Were there signs of political interference by the military to control the outcome?

There were no signs of serious manipulation, and it was always likely to be spotted if it happened. There was a high degree of transparency, with around 12,000 domestic observers and 1,000 internationals. Party agents were present across the country, and did not have their access restricted – including at polling stations inside military compounds, which had been a concern.

The fact that there are so many observers and greater media freedom is highlighting issues that would probably never have surfaced in the past. Procedural problems were noted in a small number of places, but these were mostly minor. A very small number of more serious irregularities were reported, including the late arrival of advance votes in a few constituencies. Some voters were missing from the voter roll and therefore unable to cast their ballot – a problem widely reported before election day, but which only seems to have impacted a small proportion of polling stations.

With 25 per cent of parliamentary seats reserved for the military, what would even the most sweeping victory for the NLD achieve?

Current indications are that the NLD will have a majority, even with the military seats included. The biggest challenge facing the new administration is how to forge a constructive working relationship with the military. That will be the key determinant of what the next administration can achieve in practice.

NLD leader Aung San Suu Kyi provided some hints at a press conference last Thursday as to how she would wield her party’s mandate. Whereas she had earlier encouraged her candidates and party members to show restraint and humility in the face of victory, last week she sounded very much like a leader in waiting. Suu Kyi told journalists that she would run the country if the NLD wins, despite a constitutional provision that bars her from becoming president. She said that she would be “above the president”. However, Section 58 of the constitution states that there cannot be anyone above the president.

Myanmar’s powerful military and the commander in chief surely see this as a provocative and confrontational stance.

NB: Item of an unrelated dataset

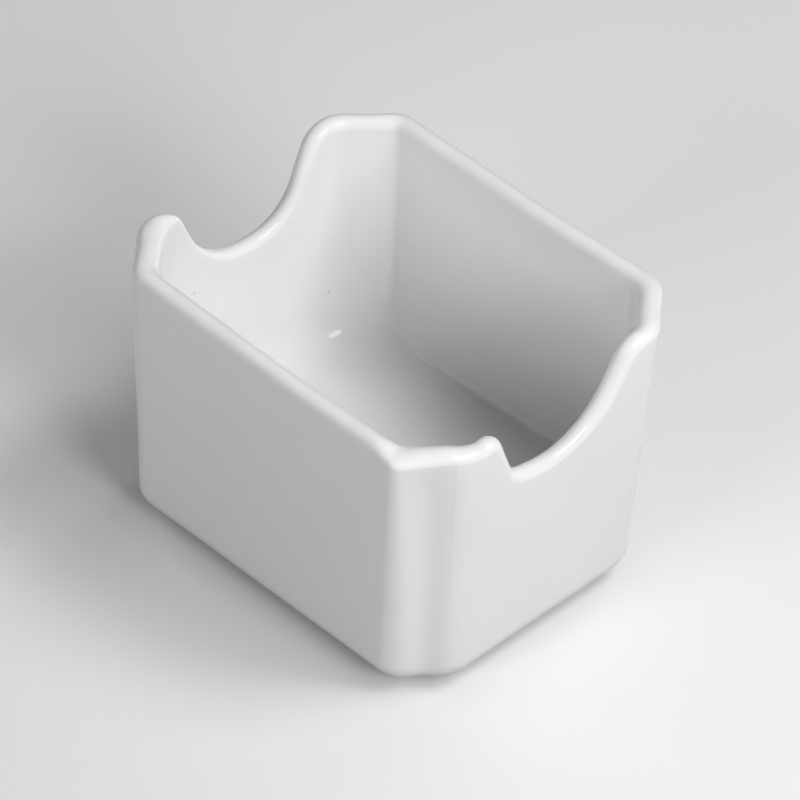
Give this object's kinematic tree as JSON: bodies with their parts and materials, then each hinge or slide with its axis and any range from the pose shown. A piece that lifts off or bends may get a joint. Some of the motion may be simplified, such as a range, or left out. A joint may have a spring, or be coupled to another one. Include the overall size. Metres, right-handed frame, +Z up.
{
  "type": "sugar packet holder",
  "caption": "Open-topped glazed porcelain box with cut corners, a rolled rim and a rounded finger scoop in each end wall, for standing sugar packets on a table.",
  "frame": {"origin": "centre of the footprint, on the ground that the foot ring stands on", "axes": "+X along the length towards one scooped end wall, +Y across towards a side wall, +Z up"},
  "size_m": [0.09, 0.0756, 0.0655],
  "materials": {
    "glaze": "gloss"
  },
  "bodies": {
    "root": {"holder": "glaze"}
  },
  "joints": []
}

It crosses one the military’s clear red lines, which is that Suu Kyi cannot run the country. She explicitly challenged the constitution’s balance of power between the president and commander in chief. So if Suu Kyi is “above the president” and also claims for herself a position “above the commander in chief”, I just don’t see that going well.

Of course, there are now nearly five months before power is transferred to the new administration, and that gives a lot of time to work out how the NLD and the military are going to work together. If Suu Kyi works at building those relationships and reassures the military that she’s going to work with them, there is no reason for confrontation between the two. If, however, she focuses on pushing constitutional change and on trying to leverage her popular mandate to challenge the military’s position, there could be trouble ahead.